Fluorescent egg tempera, bohemian green earth egg tempera; verdigris, cochineal, lead white, lead antimonate, raw umber,bohemian green earth, Spanish red ochre in oils on board
110 x 122 cm
In England Holmwood is a member of a Tudor re-enactment group; at their meetings, held at historical preservation sites around the country, they live an authentic 16th c lifestyle and re-learn the life-skills of the past. “We don’t pretend to be in the olden days,” Holmwood makes clear. We are modern people discovering how things work through doing it. The group collaborates in historical research and shares their knowledge. In the club, which includes ironmongers, leatherworkers, clothes weavers, Holmwood is, of course, an Early Modern artist. Holmwood explains: The 16th-century is technically Early Modern rather than Medieval. It’s the beginnings of contemporary art.
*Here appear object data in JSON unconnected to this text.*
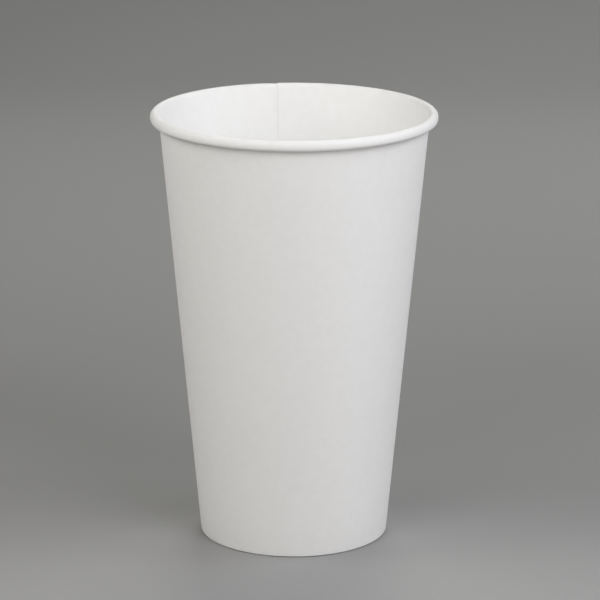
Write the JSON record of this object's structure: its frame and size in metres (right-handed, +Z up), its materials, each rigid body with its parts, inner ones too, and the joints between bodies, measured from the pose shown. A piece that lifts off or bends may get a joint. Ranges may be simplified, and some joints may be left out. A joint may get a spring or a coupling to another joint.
{
  "type": "paper coffee cup",
  "caption": "Tall tapered single-wall paper cup for a hot drink, with a rolled rim, a lapped side seam and a recessed bottom clamped in a folded foot.",
  "frame": {"origin": "centre of the foot's resting plane", "axes": "+Z up along the cup's axis, -Y towards the viewer of the picture, with the side seam near +Y"},
  "size_m": [0.09, 0.09, 0.137],
  "materials": {
    "wall_board": "uncoated outside, thin smooth lining inside",
    "bottom_board": "thin smooth lining on top, uncoated below"
  },
  "bodies": {
    "root": {"sidewall": "wall_board", "bottom_disc": "bottom_board"}
  },
  "joints": []
}
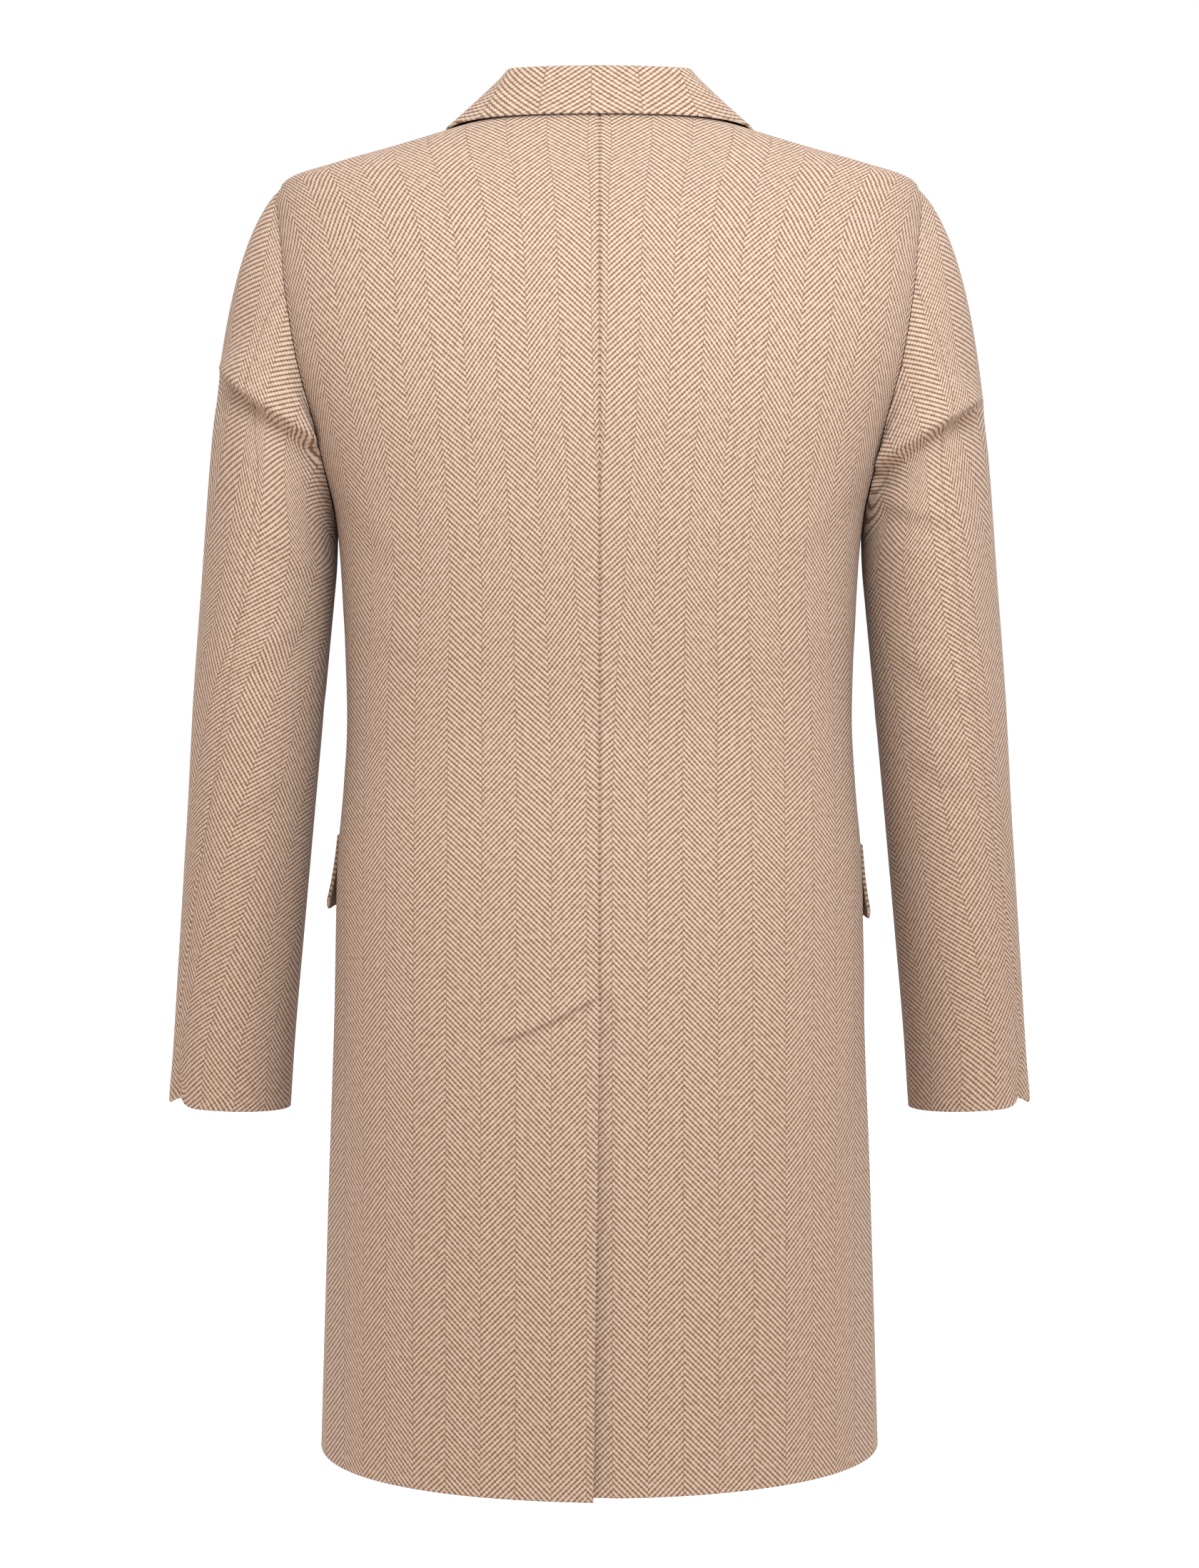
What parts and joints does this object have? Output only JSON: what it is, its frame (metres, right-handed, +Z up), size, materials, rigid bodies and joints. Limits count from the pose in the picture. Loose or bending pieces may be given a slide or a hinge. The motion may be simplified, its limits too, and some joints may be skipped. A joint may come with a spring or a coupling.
{
  "type": "double-breasted coat",
  "caption": "Men's double-breasted herringbone wool coat, filled out as if worn, with peaked lapels, flap pockets and a centre back vent.",
  "frame": {"origin": "middle of the neck, level with the collar seam at the centre back", "axes": "+Z up, +Y out of the wearer's back, +X towards the wearer's left"},
  "size_m": [0.6342, 0.3299, 0.9998],
  "materials": {
    "wool": "herringbone wool overcoating, light camel brown and cream, slightly napped",
    "horn": "polished dark brown horn"
  },
  "bodies": {
    "root": {"back_left": "wool", "back_right": "wool", "front_left": "wool", "front_right": "wool", "sleeve_top_left": "wool", "sleeve_under_left": "wool", "sleeve_top_right": "wool", "sleeve_under_right": "wool", "collar_fall": "wool", "collar_stand": "wool", "lapel_left": "wool", "lapel_right": "wool", "pocket_flap_left": "wool", "pocket_flap_right": "wool", "button_lap_1": "horn", "button_body_1": "horn", "button_lap_2": "horn", "button_body_2": "horn", "button_lap_3": "horn", "button_body_3": "horn"}
  },
  "joints": []
}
The art market and the first stock market emerged in Antwerp, and genre painting such as peasants and landscapes started to develop. The development of artists painting peasants through art history is a reflection of increasing urbanism. Frying Fish was completed during an excursion to Avoncroft in Bromsgrove, and pictures a friend cooking kippers. Reminiscent of Gauguin’s rustic exotica, the ceramic-like painting technique replicates the actual glaze effect of the jar seen on the counter.